Task goal ->
Every line below should be repeated exactly.

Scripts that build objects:
— start —

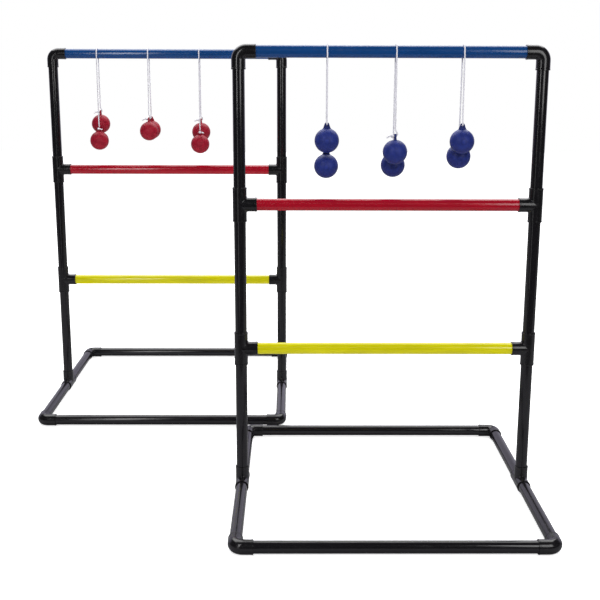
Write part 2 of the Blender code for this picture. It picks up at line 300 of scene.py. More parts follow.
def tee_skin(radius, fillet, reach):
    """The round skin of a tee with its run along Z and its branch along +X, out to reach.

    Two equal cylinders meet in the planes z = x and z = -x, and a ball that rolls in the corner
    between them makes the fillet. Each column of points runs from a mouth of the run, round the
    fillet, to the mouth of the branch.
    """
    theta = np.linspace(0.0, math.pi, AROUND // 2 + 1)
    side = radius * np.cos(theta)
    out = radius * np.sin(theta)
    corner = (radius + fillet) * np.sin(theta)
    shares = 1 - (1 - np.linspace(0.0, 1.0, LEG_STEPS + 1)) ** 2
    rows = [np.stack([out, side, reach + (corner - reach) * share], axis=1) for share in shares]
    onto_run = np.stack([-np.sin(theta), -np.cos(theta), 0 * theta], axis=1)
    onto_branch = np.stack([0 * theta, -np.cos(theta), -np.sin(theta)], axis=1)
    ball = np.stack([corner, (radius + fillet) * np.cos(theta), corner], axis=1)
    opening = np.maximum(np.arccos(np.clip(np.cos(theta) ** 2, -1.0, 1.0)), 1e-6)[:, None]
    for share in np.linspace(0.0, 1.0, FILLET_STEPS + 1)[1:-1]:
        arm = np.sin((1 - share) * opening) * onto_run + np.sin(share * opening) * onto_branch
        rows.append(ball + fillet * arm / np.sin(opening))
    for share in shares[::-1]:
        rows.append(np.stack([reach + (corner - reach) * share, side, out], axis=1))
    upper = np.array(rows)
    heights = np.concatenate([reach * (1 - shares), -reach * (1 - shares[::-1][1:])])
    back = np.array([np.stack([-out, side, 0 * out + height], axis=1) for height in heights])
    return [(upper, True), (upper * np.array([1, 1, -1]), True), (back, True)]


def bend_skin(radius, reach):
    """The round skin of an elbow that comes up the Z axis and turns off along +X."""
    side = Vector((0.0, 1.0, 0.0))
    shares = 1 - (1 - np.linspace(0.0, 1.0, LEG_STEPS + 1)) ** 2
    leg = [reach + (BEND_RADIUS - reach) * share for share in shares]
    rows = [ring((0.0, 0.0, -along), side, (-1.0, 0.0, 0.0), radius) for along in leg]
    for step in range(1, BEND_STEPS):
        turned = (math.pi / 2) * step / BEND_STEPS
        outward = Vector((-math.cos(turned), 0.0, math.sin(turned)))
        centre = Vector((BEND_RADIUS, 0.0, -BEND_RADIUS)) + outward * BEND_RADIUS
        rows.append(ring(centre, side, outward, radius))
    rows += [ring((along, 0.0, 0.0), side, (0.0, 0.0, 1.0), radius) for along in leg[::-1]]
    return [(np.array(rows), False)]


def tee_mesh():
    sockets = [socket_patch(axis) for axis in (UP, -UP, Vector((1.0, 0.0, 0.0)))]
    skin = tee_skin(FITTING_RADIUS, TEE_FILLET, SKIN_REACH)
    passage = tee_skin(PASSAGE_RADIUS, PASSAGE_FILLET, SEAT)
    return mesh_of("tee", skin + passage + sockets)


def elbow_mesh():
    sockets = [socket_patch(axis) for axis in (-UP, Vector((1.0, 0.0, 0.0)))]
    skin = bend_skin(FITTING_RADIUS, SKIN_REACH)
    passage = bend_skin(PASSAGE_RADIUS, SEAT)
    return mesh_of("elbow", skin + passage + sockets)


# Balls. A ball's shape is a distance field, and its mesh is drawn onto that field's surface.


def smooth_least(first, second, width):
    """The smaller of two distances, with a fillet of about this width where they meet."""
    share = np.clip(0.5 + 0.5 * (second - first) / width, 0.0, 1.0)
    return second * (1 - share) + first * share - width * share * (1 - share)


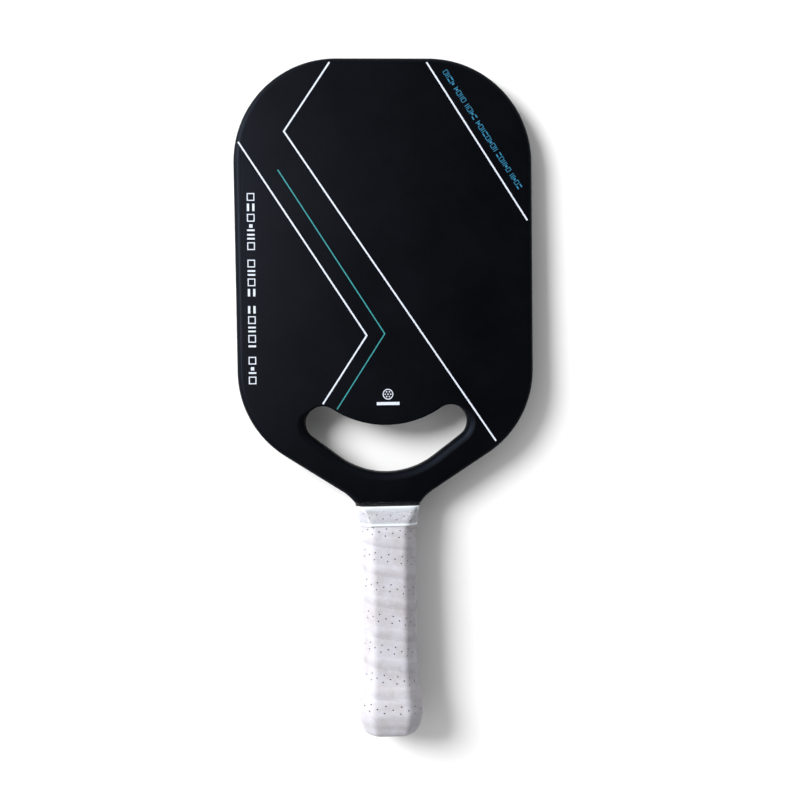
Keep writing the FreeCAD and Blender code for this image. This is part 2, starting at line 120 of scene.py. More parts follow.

— end —

Completed task ->
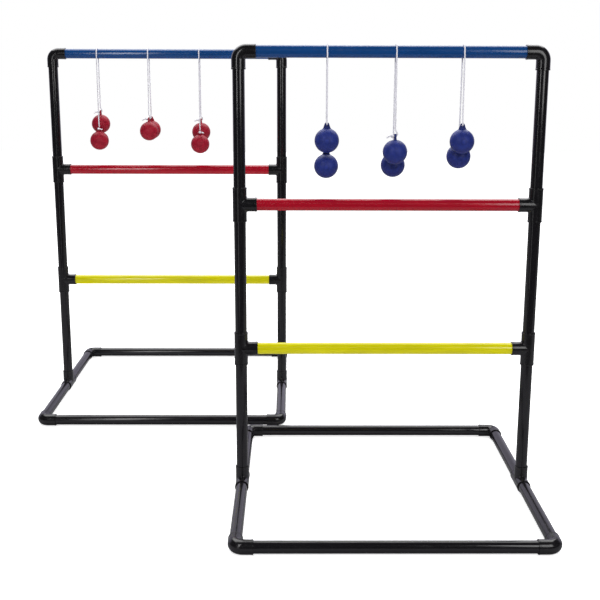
Write part 2 of the Blender code for this picture. It picks up at line 300 of scene.py. More parts follow.
def tee_skin(radius, fillet, reach):
    """The round skin of a tee with its run along Z and its branch along +X, out to reach.

    Two equal cylinders meet in the planes z = x and z = -x, and a ball that rolls in the corner
    between them makes the fillet. Each column of points runs from a mouth of the run, round the
    fillet, to the mouth of the branch.
    """
    theta = np.linspace(0.0, math.pi, AROUND // 2 + 1)
    side = radius * np.cos(theta)
    out = radius * np.sin(theta)
    corner = (radius + fillet) * np.sin(theta)
    shares = 1 - (1 - np.linspace(0.0, 1.0, LEG_STEPS + 1)) ** 2
    rows = [np.stack([out, side, reach + (corner - reach) * share], axis=1) for share in shares]
    onto_run = np.stack([-np.sin(theta), -np.cos(theta), 0 * theta], axis=1)
    onto_branch = np.stack([0 * theta, -np.cos(theta), -np.sin(theta)], axis=1)
    ball = np.stack([corner, (radius + fillet) * np.cos(theta), corner], axis=1)
    opening = np.maximum(np.arccos(np.clip(np.cos(theta) ** 2, -1.0, 1.0)), 1e-6)[:, None]
    for share in np.linspace(0.0, 1.0, FILLET_STEPS + 1)[1:-1]:
        arm = np.sin((1 - share) * opening) * onto_run + np.sin(share * opening) * onto_branch
        rows.append(ball + fillet * arm / np.sin(opening))
    for share in shares[::-1]:
        rows.append(np.stack([reach + (corner - reach) * share, side, out], axis=1))
    upper = np.array(rows)
    heights = np.concatenate([reach * (1 - shares), -reach * (1 - shares[::-1][1:])])
    back = np.array([np.stack([-out, side, 0 * out + height], axis=1) for height in heights])
    return [(upper, True), (upper * np.array([1, 1, -1]), True), (back, True)]


def bend_skin(radius, reach):
    """The round skin of an elbow that comes up the Z axis and turns off along +X."""
    side = Vector((0.0, 1.0, 0.0))
    shares = 1 - (1 - np.linspace(0.0, 1.0, LEG_STEPS + 1)) ** 2
    leg = [reach + (BEND_RADIUS - reach) * share for share in shares]
    rows = [ring((0.0, 0.0, -along), side, (-1.0, 0.0, 0.0), radius) for along in leg]
    for step in range(1, BEND_STEPS):
        turned = (math.pi / 2) * step / BEND_STEPS
        outward = Vector((-math.cos(turned), 0.0, math.sin(turned)))
        centre = Vector((BEND_RADIUS, 0.0, -BEND_RADIUS)) + outward * BEND_RADIUS
        rows.append(ring(centre, side, outward, radius))
    rows += [ring((along, 0.0, 0.0), side, (0.0, 0.0, 1.0), radius) for along in leg[::-1]]
    return [(np.array(rows), False)]


def tee_mesh():
    sockets = [socket_patch(axis) for axis in (UP, -UP, Vector((1.0, 0.0, 0.0)))]
    skin = tee_skin(FITTING_RADIUS, TEE_FILLET, SKIN_REACH)
    passage = tee_skin(PASSAGE_RADIUS, PASSAGE_FILLET, SEAT)
    return mesh_of("tee", skin + passage + sockets)


def elbow_mesh():
    sockets = [socket_patch(axis) for axis in (-UP, Vector((1.0, 0.0, 0.0)))]
    skin = bend_skin(FITTING_RADIUS, SKIN_REACH)
    passage = bend_skin(PASSAGE_RADIUS, SEAT)
    return mesh_of("elbow", skin + passage + sockets)


# Balls. A ball's shape is a distance field, and its mesh is drawn onto that field's surface.


def smooth_least(first, second, width):
    """The smaller of two distances, with a fillet of about this width where they meet."""
    share = np.clip(0.5 + 0.5 * (second - first) / width, 0.0, 1.0)
    return second * (1 - share) + first * share - width * share * (1 - share)


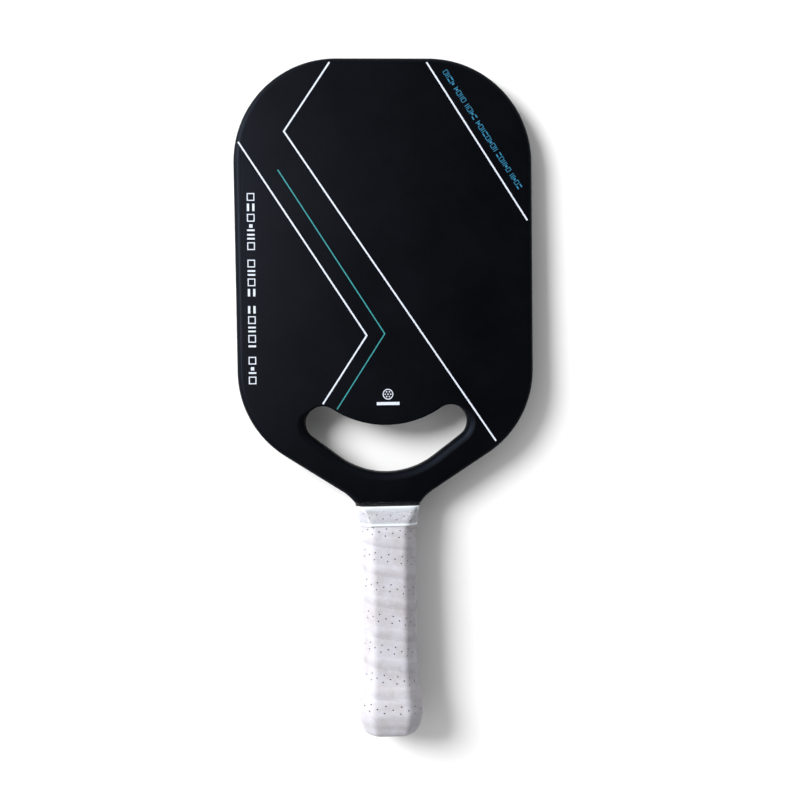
Keep writing the FreeCAD and Blender code for this image. This is part 2, starting at line 120 of scene.py. More parts follow.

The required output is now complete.